Being in love is irrelevant as to whether or not fornication is a sin. And, yes, having that piece of paper is just a legal thing and irrelevant as far as the Bible is concerned, but that is not a biblical argument. Marriage is a vow, a covenant before God, and most importantly, a metaphor for Christ and the Church. As Deuteronomy shows, to sleep with a woman outside of marriage was to violate her.

A Christ centred relationship puts God and the Bible first, not one's desires. Anything else is a self-centred relationship. It is worldly thinking to believe that as long as a relationship is based on "love" and doesn't hurt anyone, it's okay.

As far as I'm concerned we both knew very early that God put us together forever and Christ was the center of our friendship first and foremost as we became one body that is of Christ and 20 years later still remains the center. I see fornication as sexual immortality as one goes from partner to partner without any commitment.

1 Corinthians 6:12 All things are lawful unto me, but all things are not expedient: all things are lawful for me, but I will not be brought under the power of any. 13 Meats for the belly, and the belly for meats: but God shall destroy both it and them.
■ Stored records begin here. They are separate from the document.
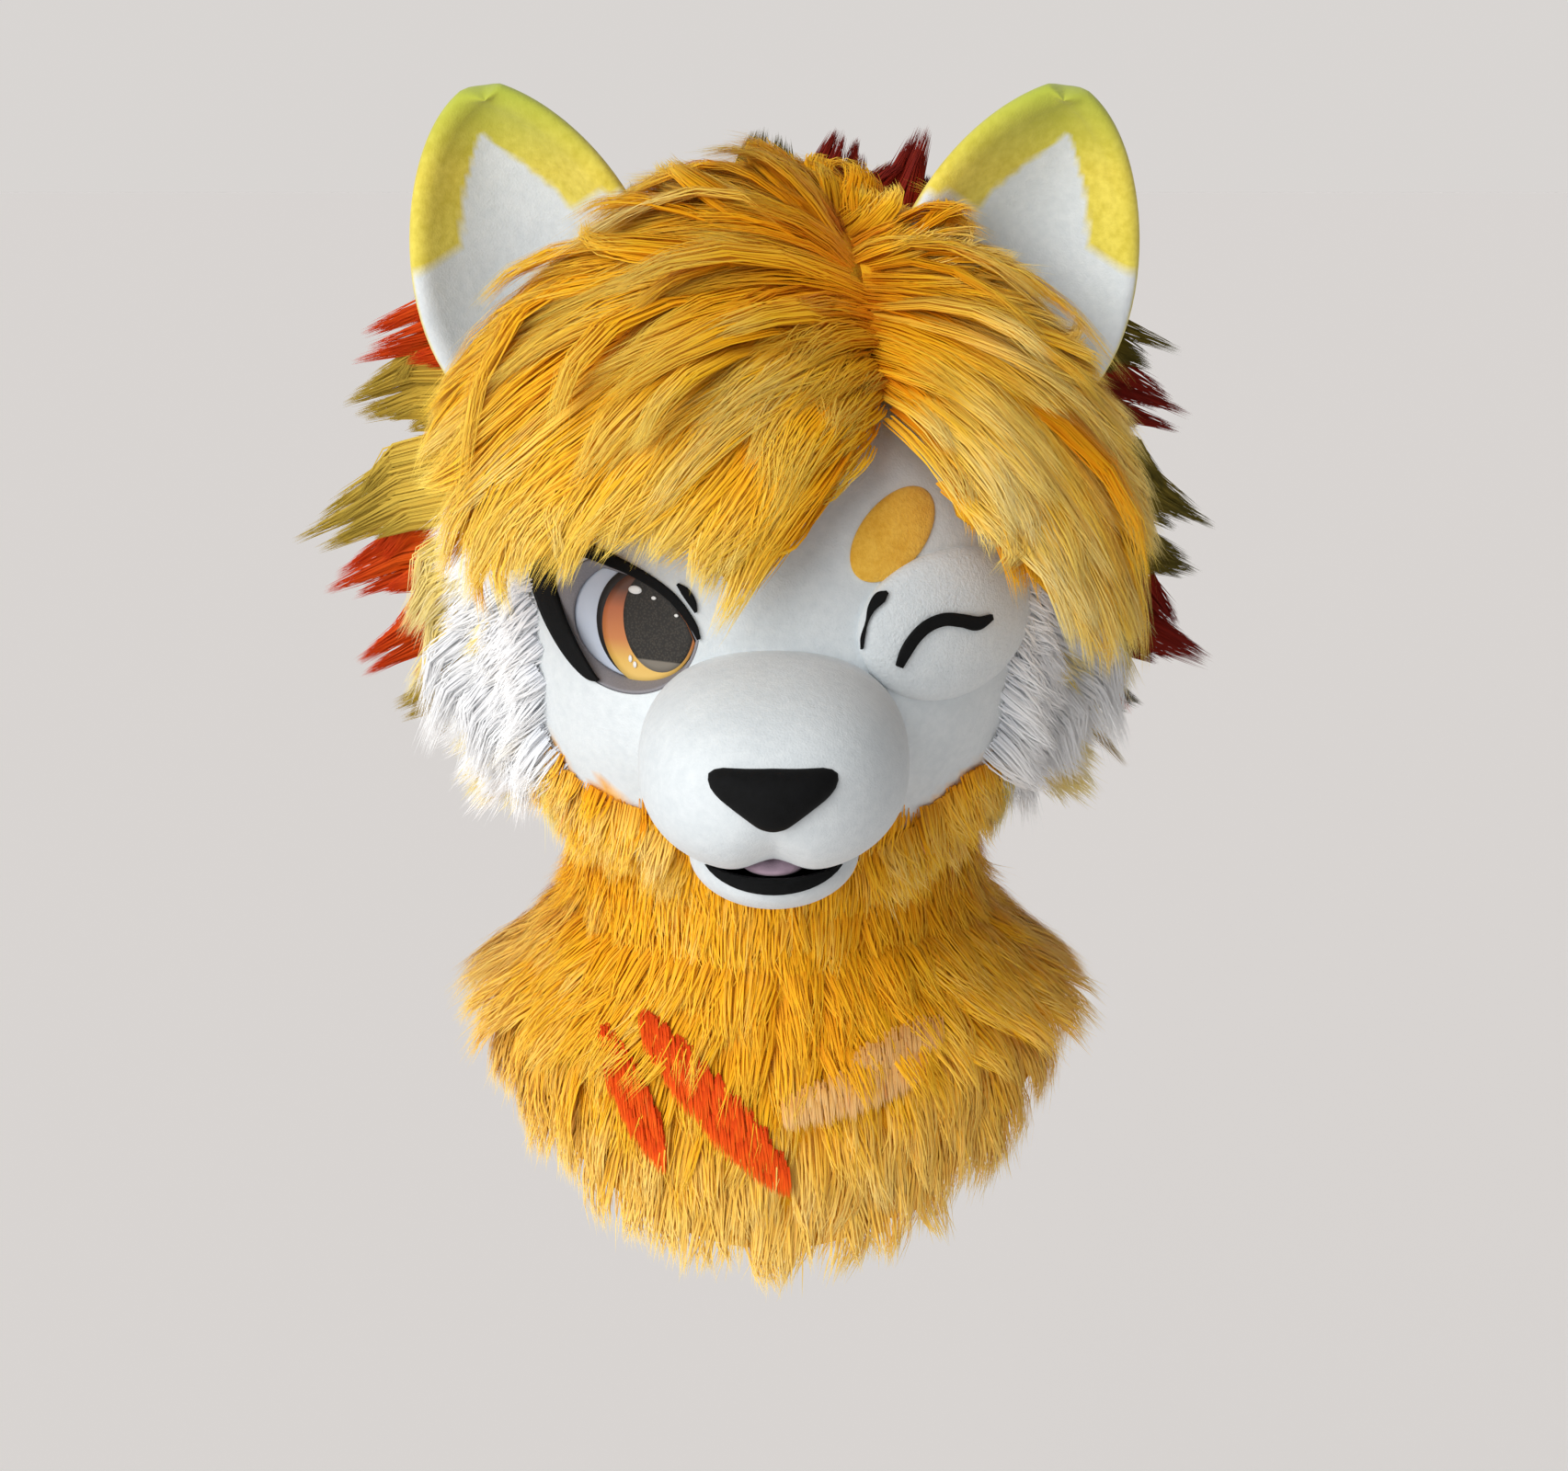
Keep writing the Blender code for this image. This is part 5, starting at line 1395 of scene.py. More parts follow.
@dataclass
class Hair:
    """The hair: a fan of guides that sweeps from the parting over the brow, the ears and the crown."""

    fur: bpy.types.Material
    base: bpy.types.Material
    parting: tuple[tuple[float, float, float], ...] = (
        (0.046, -0.086, -0.004), (0.046, -0.045, 0.040), (0.036, 0.010, 0.060),
    )
    guides: tuple[HairGuide, ...] = (
        HairGuide(0.00, 0.030, (0.020, -0.150, -0.058)),
        HairGuide(0.05, 0.036, (-0.004, -0.158, -0.088)),
        HairGuide(0.10, 0.042, (-0.032, -0.167, -0.131)),
        HairGuide(0.16, 0.045, (-0.054, -0.162, -0.102)),
        HairGuide(0.22, 0.048, (-0.084, -0.156, -0.099)),
        HairGuide(0.30, 0.050, (-0.112, -0.146, -0.112)),
        HairGuide(0.38, 0.052, (-0.147, -0.116, -0.143)),
        HairGuide(0.46, 0.054, (-0.170, -0.092, -0.140)),
        HairGuide(0.54, 0.056, (-0.189, -0.060, -0.096)),
        HairGuide(0.62, 0.058, (-0.180, -0.040, -0.045)),
        HairGuide(0.70, 0.062, (-0.128, -0.025, 0.012)),
        HairGuide(0.78, 0.066, (-0.112, -0.010, 0.040)),
        HairGuide(0.86, 0.070, (-0.095, 0.005, 0.062)),
        HairGuide(0.93, 0.070, (-0.062, 0.028, 0.080)),
        HairGuide(1.00, 0.066, (-0.020, 0.055, 0.075)),
        HairGuide(1.00, 0.060, (0.030, 0.062, 0.066)),
        HairGuide(1.00, 0.056, (0.075, 0.045, 0.062)),
        HairGuide(0.92, 0.054, (0.105, 0.000, 0.058)),
        HairGuide(0.82, 0.052, (0.128, -0.008, 0.040)),
        HairGuide(0.72, 0.050, (0.155, -0.020, 0.010)),
        HairGuide(0.62, 0.048, (0.186, -0.035, -0.045)),
        HairGuide(0.54, 0.048, (0.200, -0.050, -0.090)),
        HairGuide(0.46, 0.048, (0.197, -0.066, -0.125)),
        HairGuide(0.38, 0.048, (0.191, -0.078, -0.166)),
        HairGuide(0.30, 0.046, (0.175, -0.100, -0.186)),
        HairGuide(0.22, 0.044, (0.154, -0.122, -0.154)),
        HairGuide(0.12, 0.040, (0.127, -0.138, -0.116)),
        HairGuide(0.00, 0.034, (0.099, -0.148, -0.086)),
    )
    layers: tuple[tuple[float, float, int, float], ...] = (
        (0.00, 0.44, 48, 0.0165), (0.12, 0.58, 58, 0.0165), (0.26, 0.72, 64, 0.0175),
        (0.40, 0.86, 68, 0.0175), (0.54, 0.98, 72, 0.0165), (0.62, 1.00, 72, 0.0160),
    )
    under_share: float = 0.20
    crown_count: int = 60
    crown_half: float = 0.0105

    def sheet(self, s: np.ndarray, t: np.ndarray, lift: np.ndarray | float = 0.0) -> np.ndarray:
        """Points of the fan: s along the guides in order, t from the parting to the tips.

        Args:
            s: Guide numbers, fractions between two guides.
            t: Shares of the way.
            lift: How far over the fan.

        Returns:
            Points on the lifted fan.
        """
        centre = np.array(HEAD.centre)
        u = np.array([guide.parting for guide in self.guides])[:, None]
        a, b, c = (np.array(point) for point in self.parting)
        bend = 2 * b - (a + c) / 2
        root = a * (1 - u) ** 2 + 2 * bend * u * (1 - u) + c * u**2 - centre
        tip = np.array([guide.tip for guide in self.guides]) - centre
        rise = np.array([guide.rise for guide in self.guides])
        order = np.arange(len(self.guides))

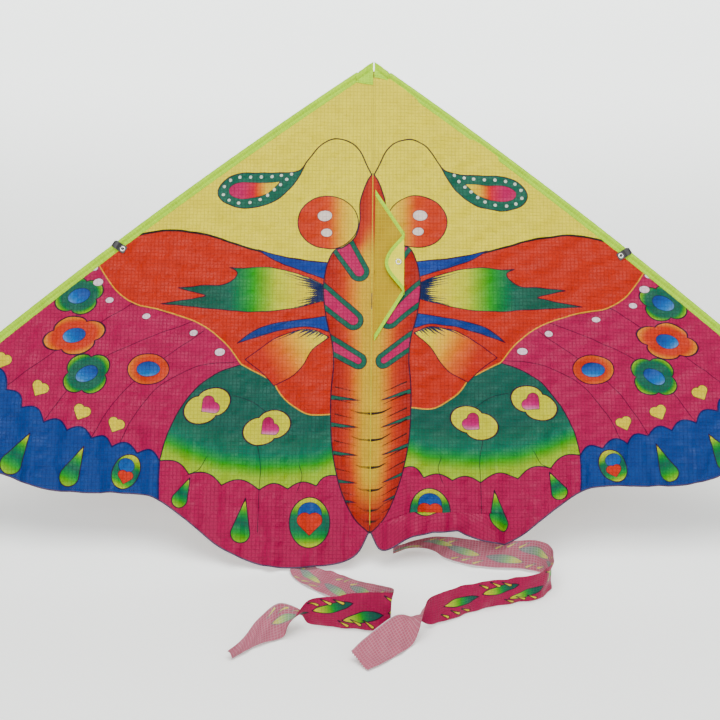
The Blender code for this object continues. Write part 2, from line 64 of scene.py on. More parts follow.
LEAN = radians(35)
SAIL_N = 0.00515  # the cloth lies this far in front of the spine's axis
HALF_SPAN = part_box("leading_edge_rod_right")[1].x
NOSE_V = 0.714
TIP_V = 0.140
EDGE_BOW = 0.018
HEM = (
    (0.000, 0.004), (0.018, -0.030), (0.047, -0.044), (0.100, -0.050), (0.138, -0.0495),
    (0.171, -0.042), (0.214, -0.022), (0.245, 0.002), (0.272, 0.023), (0.300, 0.042),
    (0.325, 0.051), (0.370, 0.053), (0.410, 0.053), (0.456, 0.056), (0.493, 0.065),
    (0.530, 0.079), (0.620, 0.100), (0.700, 0.112),
)
FLOOR_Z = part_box("tail_ribbon_left")[0].z - 0.0015
HUB_V = 0.3418  # the spreader crosses the spine here
SPREADER_RISE = 0.20
CLIP_U = 0.376
RIVET = (0.3695, 0.4157)
CLOTH = 0.0003  # thickness of the printed cloth
SLEEVE_ENDS = (0.0239, HALF_SPAN - 0.0099)
KEEL_TOP, KEEL_FOOT = 0.513, 0.281  # where the keel's free edges leave the seam
KEEL_ROOT, KEEL_CREASE = 0.004, 0.0475
CREASE_TOP, CREASE_FOOT = 0.4477, 0.3500
KEEL_LIFT = 0.00105
KEEL_TILT = radians(4)
CORNER_LIFT = radians(6)
CORNER_REACH = 0.0285
CORNER_SEAT = 0.0013
EYELET = (0.0085, 0.400)  # from the crease, and up the spine
BINDING = 0.0050

# ---- colours ------------------------------------------------------------------------


def srgb(code):
    return np.array([int(code[k : k + 2], 16) / 255 for k in (1, 3, 5)])


def linear(colour):
    """sRGB to linear light: a straight toe up to 0.04045 and a power of 2.4 above it."""
    values = srgb(colour) if isinstance(colour, str) else np.asarray(colour)
    return np.where(values <= 0.04045, values / 12.92, ((values + 0.055) / 1.055) ** 2.4)


def rgba(colour):
    return (*linear(colour), 1.0)


def ramp(t, *stops):
    """sRGB colours spread evenly over t from 0 to 1, mixed in straight lines between them."""
    places = np.linspace(0, 1, len(stops))
    table = np.array([srgb(code) for code in stops])
    return np.stack([np.interp(t, places, table[:, k]) for k in range(3)], axis=-1)


YELLOW, MAGENTA, BLUE, RED = "#f6e412", "#b01450", "#0b3f8a", "#c62f1c"
INK, NAVY, GREEN, LIME = "#2a0b2e", "#141a58", "#03604a", "#a9cf33"
ORANGE, PINK, PALE, BLACK = "#f4a62c", "#bd1c5c", "#fbe3ee", "#170d0c"

# ---- curves -------------------------------------------------------------------------


def smooth_curve(points, per_span=8):
    """Catmull-Rom: each span is a cubic whose end slopes come from the points beside it."""
    p = np.asarray(points, float)
    p = np.concatenate([2 * p[:1] - p[1:2], p, 2 * p[-1:] - p[-2:-1]])
    t = (np.arange(per_span) / per_span)[None, :, None]
    a, b, c, d = (p[k : len(p) - 3 + k][:, None, :] for k in range(4))
    spans = b + 0.5 * t * (c - a + t * (2 * a - 5 * b + 4 * c - d + t * (3 * (b - c) + d - a)))
    return np.concatenate([spans.reshape(-1, p.shape[1]), p[-2:-1]])


def joined(*runs):
    """One outline from several smooth runs in millimetres, with a corner where two meet."""
    return np.concatenate([smooth_curve(run, 6) for run in runs]) / 1000


def edge_v(x):
    """Leading edge: the chord from nose to tip plus a parabola for its bow."""
    t = x / HALF_SPAN
    return NOSE_V + (TIP_V - NOSE_V) * t + 4 * EDGE_BOW * t * (1 - t)


def edge_inward(x):
    """Unit vectors in the plane from the leading edge in towards the cloth."""
    slope = (TIP_V - NOSE_V) / HALF_SPAN + 4 * EDGE_BOW * (1 - 2 * x / HALF_SPAN) / HALF_SPAN
    size = np.sqrt(1 + slope**2)
    return slope / size, -1 / size


HEM_CURVE = smooth_curve(HEM)


def hem_v(x):
    return np.interp(x, HEM_CURVE[:, 0], HEM_CURVE[:, 1])


def ease(t):
    t = np.clip(t, 0, 1)
    return t * t * (3 - 2 * t)


def in_frame(u, v, n):
    """The kite's plane to the frame: v and n are turned by the lean about the u axis."""
    u, v, n = np.broadcast_arrays(u, v, n)
    points = [u, v * sin(LEAN) - n * cos(LEAN), v * cos(LEAN) + n * sin(LEAN)]
    return np.stack(points, axis=-1)


# ---- how the cloth hangs --------------------------------------------------------------


def crease(distance, height, width):
    """A fold line's profile: it falls off on both sides by an exponential, with no kink."""
    return height * np.exp(-np.sqrt(distance**2 + (width / 3) ** 2) / width)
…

Now the body is not for fornication, but for the Lord; and the Lord for the body. 14 And God hath both raised up the Lord, and will also raise up us by his own power. 15 Know ye not that your bodies are the members of Christ? shall I then take the members of Christ, and make them the members of an harlot? God forbid. 16 What? know ye not that he which is joined to an harlot is one body? for two, saith he, shall be one flesh. 17 But he that is joined unto the Lord is one spirit. 18 Flee fornication. Every sin that a man doeth is without the body; but he that committeth fornication sinneth against his own body. 19 What? know ye not that your body is the temple of the Holy Ghost which is in you, which ye have of God, and ye are not your own? 20 For ye are bought with a price: therefore glorify God in your body, and in your spirit, which are God's.